Therefore very small block sizes (e.g. 32 threads per block) may limit performance due to occupancy. Very large block sizes for example 1024 threads per block, may also limit performance, if there are resource limits (e.g. registers per thread usage, or shared memory usage) which prevent 2 threadblocks (in this example of 1024 threads per block) from being resident on a SM

Threadblock size choices in the range of 128 - 512 are less likely to run into the aforementioned issues. Usually there are not huge differences in performance for a code between, say, a choice of 128 threads per block and a choice of 256 threads per block. Due to warp granularity, it’s always recommended to choose a size that is a multiple of 32, and powers-of-2 threadblock size choices are also pretty common, but not necessary.

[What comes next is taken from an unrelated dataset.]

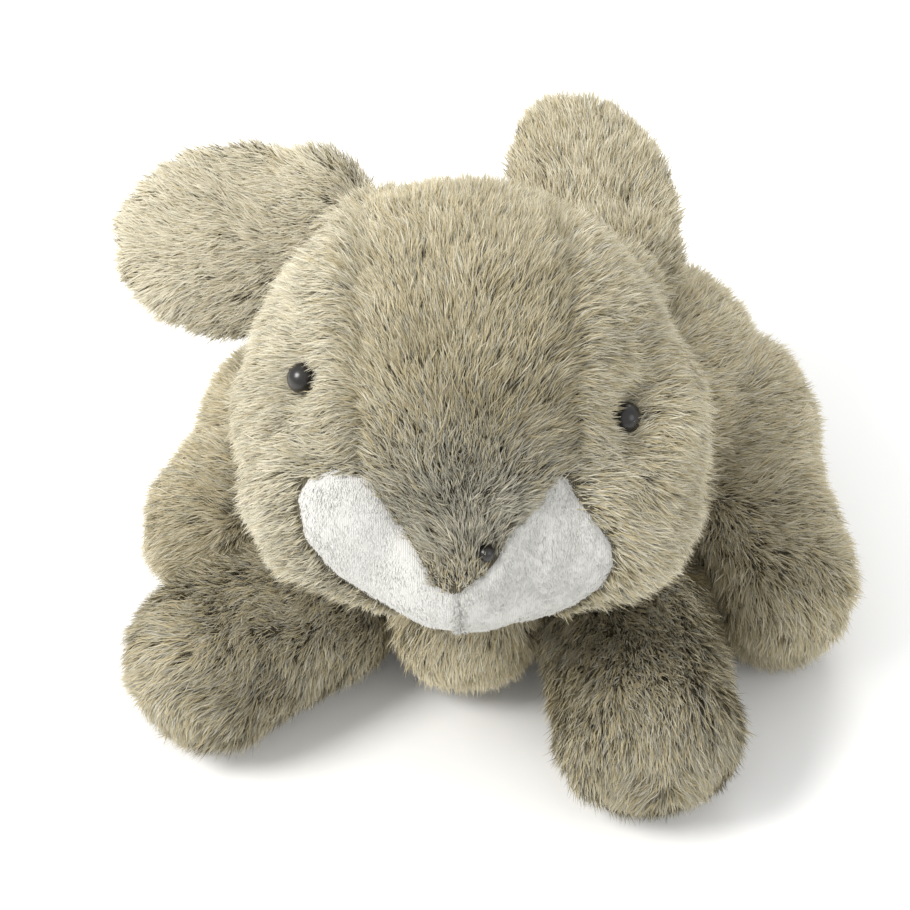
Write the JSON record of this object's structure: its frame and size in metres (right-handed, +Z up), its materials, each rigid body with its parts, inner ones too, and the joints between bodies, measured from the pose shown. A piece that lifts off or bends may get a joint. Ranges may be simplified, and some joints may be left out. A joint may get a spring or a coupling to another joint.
{
  "type": "animal hand puppet",
  "caption": "Full-bodied plush animal hand puppet in long-pile fake fur, lying on its belly, with floppy ears, movable head and legs, and a hand opening at the rump.",
  "frame": {"origin": "centre of the flat of the belly, on the plane the puppet rests on", "axes": "+Z up, the animal faces -Y, +X is to the right of a person looking at its face"},
  "size_m": [0.2652, 0.2733, 0.206],
  "materials": {
    "plush_tan": "matt",
    "plush_pale": "matt",
    "plush_white": "matt",
    "lining": "matt",
    "binding": "matt",
    "stuffing": "matt",
    "bead": "gloss",
    "washer": "satin"
  },
  "bodies": {
    "torso": {"back_left": "plush_tan", "back_right": "plush_tan", "chest_panel": "plush_pale", "belly_panel": "plush_tan", "hand_sleeve": "lining", "opening_hem": "binding"},
    "neck": {"neck_gusset": "binding"},
    "head": {"crown_panel": "plush_tan", "cheek_left": "plush_pale", "cheek_right": "plush_pale", "chin_panel": "plush_tan", "muzzle_left": "plush_white", "muzzle_right": "plush_white", "nose_bead": "bead", "eye_left": "bead", "eye_right": "bead", "eye_washer_left": "washer", "eye_washer_right": "washer", "head_stuffing_left": "stuffing", "head_stuffing_right": "stuffing", "head_finger_pocket": "lining", "ear_root_left": "plush_tan", "ear_root_right": "plush_tan"},
    "ear_left": {"ear_left_back": "plush_tan", "ear_left_front": "plush_pale"},
    "ear_right": {"ear_right_back": "plush_tan", "ear_right_front": "plush_pale"},
    "foreleg_left": {"foreleg_left_skin": "plush_tan", "foreleg_left_stuffing": "stuffing", "foreleg_left_pocket": "lining"},
    "foreleg_right": {"foreleg_right_skin": "plush_tan", "foreleg_right_stuffing": "stuffing", "foreleg_right_pocket": "lining"},
    "hindleg_left": {"hindleg_left_skin": "plush_tan", "hindleg_left_stuffing": "stuffing"},
    "hindleg_right": {"hindleg_right_skin": "plush_tan", "hindleg_right_stuffing": "stuffing"}
  },
  "joints": [
    {"name": "neck_turn", "type": "hinge", "parent": "torso", "child": "neck", "pos_m": [-0.013, -0.073, 0.13], "axis": [0, 0, 1], "range_deg": [-22, 22], "stiffness_Nm_per_rad": 1.2},
    {"name": "neck_nod", "type": "hinge", "parent": "neck", "child": "head", "pos_m": [-0.013, -0.073, 0.13], "axis": [1, 0, 0], "range_deg": [-5, 20], "stiffness_Nm_per_rad": 1.6},
    {"name": "foreleg_left_lift", "type": "hinge", "parent": "torso", "child": "foreleg_left", "pos_m": [-0.06426, -0.07956, 0.032], "axis": [-0.5878, 0.809, 0], "range_deg": [0, 28], "stiffness_Nm_per_rad": 0.5},
    {"name": "foreleg_right_lift", "type": "hinge", "parent": "torso", "child": "foreleg_right", "pos_m": [0.04692, -0.08874, 0.032], "axis": [-0.9903, -0.1392, 0], "range_deg": [0, 28], "stiffness_Nm_per_rad": 0.5},
    {"name": "ear_left_flop", "type": "hinge", "parent": "head", "child": "ear_left", "pos_m": [-0.05, 0.00478, 0.1399], "axis": [0.072, -0.6543, -0.7528], "range_deg": [-15, 15], "stiffness_Nm_per_rad": 0.05},
    {"name": "ear_right_flop", "type": "hinge", "parent": "head", "child": "ear_right", "pos_m": [0.045, -0.00795, 0.12717], "axis": [0.9588, 0.165, -0.2312], "range_deg": [-15, 15], "stiffness_Nm_per_rad": 0.05},
    {"name": "hindleg_left_splay", "type": "hinge", "parent": "torso", "child": "hindleg_left", "pos_m": [-0.07905, 0.001, 0.045], "axis": [0, 0, -1], "range_deg": [0, 20], "stiffness_Nm_per_rad": 0.5},
    {"name": "hindleg_right_splay", "type": "hinge", "parent": "torso", "child": "hindleg_right", "pos_m": [0.07956, -0.006, 0.045], "axis": [0, 0, 1], "range_deg": [0, 20], "stiffness_Nm_per_rad": 0.5}
  ]
}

A good basic sequence of CUDA courses would follow a CUDA 101 type class, which will familiarize with CUDA syntax, followed by an “optimization” class, which will teach the first 2 most important optimization objectives:

  1. Choosing enough threads to saturate the machine and give the machine the best chance to hide latency
  2. efficient use of the memory subsystem(s)

Such classes/presentations can be readily found by searching on e.g. “gtc cuda optimization”

Many thanks for your reply. That clears up a lot. :)

I actually had a very similar issue / question. I followed a relatively detailed table collecting information on individual CUDA-enabled GPUs available at: https://en.wikipedia.org/wiki/CUDA (mid-page). I use 780Ti for development work (CUDA 3.5 capable) and have been looking for any indication on how to select optimum values for the block size and thread count for my application. At this time, I settled (through trial and error) on 1024 threads and 64 blocks but it gives me ~95% execution success. Sometimes application just crashes for no reason at all. What I am trying to do is obviously squeeze every single cycle out of the GPU for compute purposes.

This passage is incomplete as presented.